Wednesday, November 9, 2011

Micah's future

Sometimes I’m afraid, afraid of Micah growing up. Afraid that he won’t have the chance at growing up to an adult. Afraid that something will happen to his future, like my other two. Afraid that I’ll compare Ani’s future to Micah’s future. Afraid that I won’t be there to see the man he’ll become.

My child, I love you.

My child, saying “I love you” means so much, but other things say I love you too. My child, changing your diaper means I love you. My child, drying your tears means I love you. My child, telling you that you’re not hurt means I love you. My child, holding your hand while walking means I love you. My child, rocking you in the middle of the night means I love you. My child, keeping you away from danger means I love you. My child, feeding you means I love you. My child, praying for you means I love you. My child, having you with us means I love you.

Friday, November 4, 2011

I don't wanna...

I don't wanna be ok... I don't wanna walk, I want to take Ani's paralysis on myself. I don't wanna talk, I want to take Ani's muteness on myself.

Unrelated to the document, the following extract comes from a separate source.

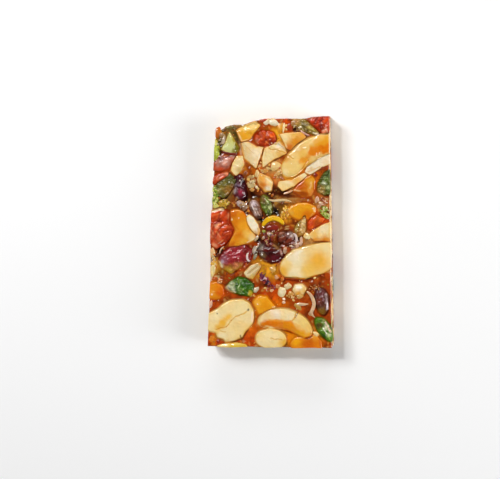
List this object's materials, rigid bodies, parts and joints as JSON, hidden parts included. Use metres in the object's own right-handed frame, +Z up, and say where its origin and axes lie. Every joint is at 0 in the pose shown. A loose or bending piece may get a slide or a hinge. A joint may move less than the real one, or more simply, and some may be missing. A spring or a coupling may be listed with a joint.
{
  "type": "dried fruit brittle bar",
  "caption": "Rectangular bar of glossy caramel brittle packed with almonds, cashews, pistachios and dried fruit, lying flat.",
  "frame": {"origin": "middle of the bar's footprint, on its back face", "axes": "+X across the bar, +Y along it towards the unevenly broken end, +Z up through its thickness, out of the shown face"},
  "size_m": [0.0466, 0.0852, 0.0105],
  "materials": {
    "caramel": "hard clear amber caramel, glossy",
    "almond": "peeled almond with a thin glaze of caramel",
    "cashew": "cashew with a thin glaze of caramel",
    "cut_nut": "chopped almond, pale and slightly rough",
    "pistachio": "pistachio kernel, green with a purple-brown skin",
    "seed": "olive-brown seed",
    "red_fruit": "dried red-orange fruit, wrinkled and glossy",
    "cranberry": "dried dark cranberry, wrinkled and glossy",
    "peel": "candied yellow peel"
  },
  "bodies": {
    "root": {"almond_amber_east": "almond", "almond_amber_foot": "almond", "almond_amber_low": "almond", "almond_amber_low_west": "almond", "almond_amber_west": "almond", "almond_beige_small": "cut_nut", "almond_beige_west": "cut_nut", "almond_cream_left": "cut_nut", "almond_cream_right": "cut_nut", "almond_crumb_middle": "cut_nut", "almond_cut_east": "cut_nut", "almond_east": "almond", "almond_foot": "almond", "almond_golden_east": "almond", "almond_middle": "cut_nut", "almond_north": "cut_nut", "almond_round_south": "almond", "almond_sliver_east": "cut_nut", "almond_sliver_west": "cut_nut", "almond_southwest": "almond", "almond_under_cashew": "cut_nut", "almond_wedge": "cut_nut", "back_almond_middle": "almond", "back_almond_north": "almond", "back_almond_south": "almond", "back_almond_west": "almond", "back_cashew_east": "cashew", "back_cashew_south": "cashew", "back_cranberry_west": "cranberry", "back_cut_almond_west": "cut_nut", "back_fruit_middle": "red_fruit", "back_fruit_southwest": "red_fruit", "back_pistachio_east": "pistachio", "back_pistachio_middle": "pistachio", "caramel_slab": "caramel", "cashew_northeast": "cashew", "cashew_south": "cashew", "cranberry_brown": "cranberry", "cranberry_centre": "cranberry", "cranberry_north": "cranberry", "fruit_east": "red_fruit", "fruit_north": "red_fruit", "fruit_northeast": "red_fruit", "fruit_rosy": "red_fruit", "fruit_west": "red_fruit", "fruit_west_small": "red_fruit", "peel_ring": "peel", "pistachio_burgundy": "pistachio", "pistachio_dark_east": "pistachio", "pistachio_east": "pistachio", "pistachio_green": "pistachio", "pistachio_mauve": "pistachio", "pistachio_mid": "pistachio", "pistachio_northwest": "pistachio", "pistachio_olive": "pistachio", "pistachio_southeast": "pistachio", "pistachio_west_edge": "pistachio", "seed_middle": "seed", "seed_northeast": "seed"}
  },
  "joints": []
}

I don't wanna eat, I want to take Ani's feeding tube on myself.

I struggle

I struggle to be better every day. But the tornado took the best parts of me. I start with such a deficit.

Stripped

Stripped bare, naked, shivering, vulnerable. Grief and loss can take everything away. It can leave you with what seems like just the darker parts of yourself. The parts you don't want to see. It seems like everything good about you is gone.
Ani, the sunset is beautiful, what do you see? Do you see the colors you used to tell me about? Ani, the music around us is beautiful, what do you hear? Do you hear the interplay of the instruments? The story they tell? Ani, your voice is beautiful to me, what else do you want to say? What are your wishes; what are your opinions? I pray for your fixed eyesight. Even if your eyesight were fully returned, I would pray for more. I pray for joy and fun in your life. Even if I knew you enjoyed life, I would pray for more. I pray for your voice to be returned. Even if your speaking were restored, I would pray for more.